Ooh. Have they ever had…Almost certainly. But what goes on tour stays on tour.

Right. My problem with all of this though is – what if it’s the wrong size when it arrives: Aha. With every rental dress the customer gets a second copy of the dress in a different (read larger) size. Plus a totally different dress can be added to the order for the nominal sum of $32.50. And if you still cannot fit in to any of them, well, that’s your fault for lying about your dress size for your profile in the first place. No good will come of it.

Fair enough. Does your profile edit your choices for you by any chance? Indeed. A thousand algorithms chug through all the data constantly forecasting demand, analysing seasonal changes, setting prices against all those factors, tracking garment locations so as to select the most efficient method of return, either overnight or three-day return. Like so many of these companies Rent The Runway is at heart a technology firm which just happens to specialise in consumer goods.

Can we talk about sequins again? No, we’ve done that. But we can discuss the future. And the future is… subscription.

They really are bang on all the trends aren’t they? Yup. The ‘Unlimited’ service means that for a $75 a month retainer the customer has three items at any one time always on loan – for as long as they want. This is not for dresses by the way, but for the next big category they want to conquer, i.e. seasonal wear, outdoor wear, handbags, jewellery, accessories. You have a queue of items that you want and as soon as you return any or all of the three items you have been using then the next one in the queue is sent out to you. And so it goes on. The same massive spotting operation goes on – jewellery repairers, leather handbag dyers in house.  So it’s a rolling changeover programme with guaranteed revenue taking them into safer territory than the seasonal/weekend dress rental market. Kerching.
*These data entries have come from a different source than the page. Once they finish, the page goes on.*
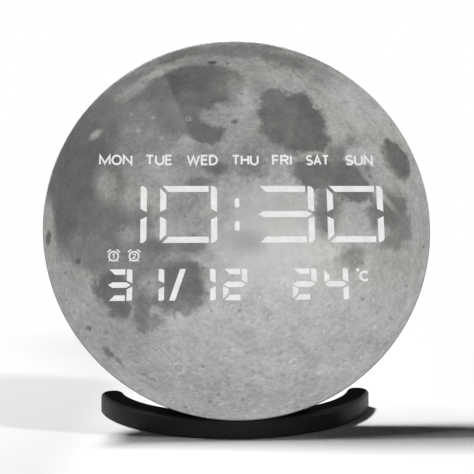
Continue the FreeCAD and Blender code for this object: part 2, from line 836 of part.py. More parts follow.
def add_cover_raised_parts(body):
    """Posts, guides, sleeves and bays that rise from the pan's floor."""
    posts = add_sketch(body, "posts")
    for x, y in cover_screw_places():
        draw_circle(posts, x, y, S["post_radius"])
    pad(body, posts, S["rear_height"])
    guides = add_sketch(body, "key_guides")
    guide_radius = S["key_flange_radius"] + S["key_guide_clearance"] + S["key_guide_wall"]
    for x, y in key_places():
        draw_circle(guides, x, y, guide_radius)
    pad(body, guides, S["shell_wall"] + S["key_guide_height"])
    sleeve = add_sketch(body, "inlet_sleeve")
    sleeve_radius = S["inlet_height"] / 2 + S["inlet_wall"]
    draw_slot(sleeve, *inlet_ends(S["inlet_width"], S["inlet_height"]), sleeve_radius)
    pad(body, sleeve, S["inlet_depth"] + S["inlet_floor"])
    bay = add_sketch(body, "battery_bay")
    draw_rectangle(bay, S["bay_side"], S["bay_rise"], bay_width + S["bay_wall"] * 2,
                   bay_width + S["bay_wall"] * 2)
    pad(body, bay, bay_depth + S["bay_floor"])
    rim = add_sketch(body, "door_rim")
    draw_rectangle(rim, door_side, S["bay_rise"], S["door_width"] + S["bay_wall"] * 2,
                   S["door_height"] + S["bay_wall"] * 2)
    pad(body, rim, S["door_thickness"] + S["bay_floor"])
    boss = add_sketch(body, "door_boss")
    draw_circle(boss, door_screw_side, S["bay_rise"], S["door_boss_radius"])
    pad(body, boss, S["door_screw_length"] + S["bay_floor"])
    hanger = add_sketch(body, "keyhole_box")
    draw_slot(hanger, *keyhole_ends(), S["keyhole_entry_radius"] + S["keyhole_relief"] + S["keyhole_wall"])
    pad(body, hanger, S["shell_wall"] + S["keyhole_depth"] + S["keyhole_backing"])


def inlet_ends(width, height):
    """Middles of the round ends of an oval of that width and height at the power inlet."""
    half = (width - height) / 2
    return (S["inlet_side"] - half, S["inlet_rise"]), (S["inlet_side"] + half, S["inlet_rise"])


def keyhole_ends():
    return (ZERO, S["keyhole_rise"]), (ZERO, S["keyhole_rise"] + S["keyhole_slot_length"])


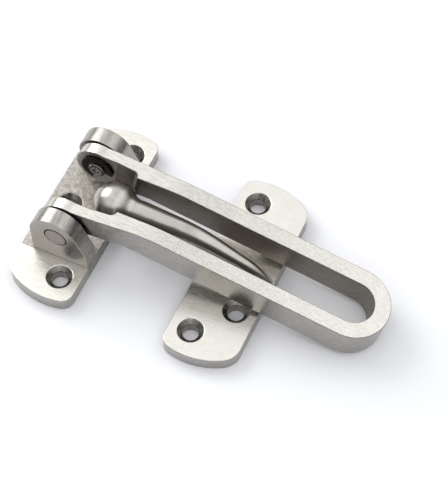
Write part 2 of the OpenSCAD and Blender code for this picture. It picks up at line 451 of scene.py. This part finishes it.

And talking of money, any profits on the horizon? Well, I don’t really want to dwell too long on that side of things, they’re investing everything they make into the infrastructure. The effortless ease with which they raise very large sums of venture capital money tells you what you need to know about their prospects.

Hmmm, I see: Don’t hold me back with petty details. The company is valued at beyond $500 million – that’s all the likes of you needs to know. “The Amazon of rental”– that’s what they want to be. They’ve started with pretty much the hardest category they could – infinitely destructible, fragile and hugely expensive garments. How hard can the rest be? They’ll probably turn to men next.

They want to rent out men – well, hello: I officially give up.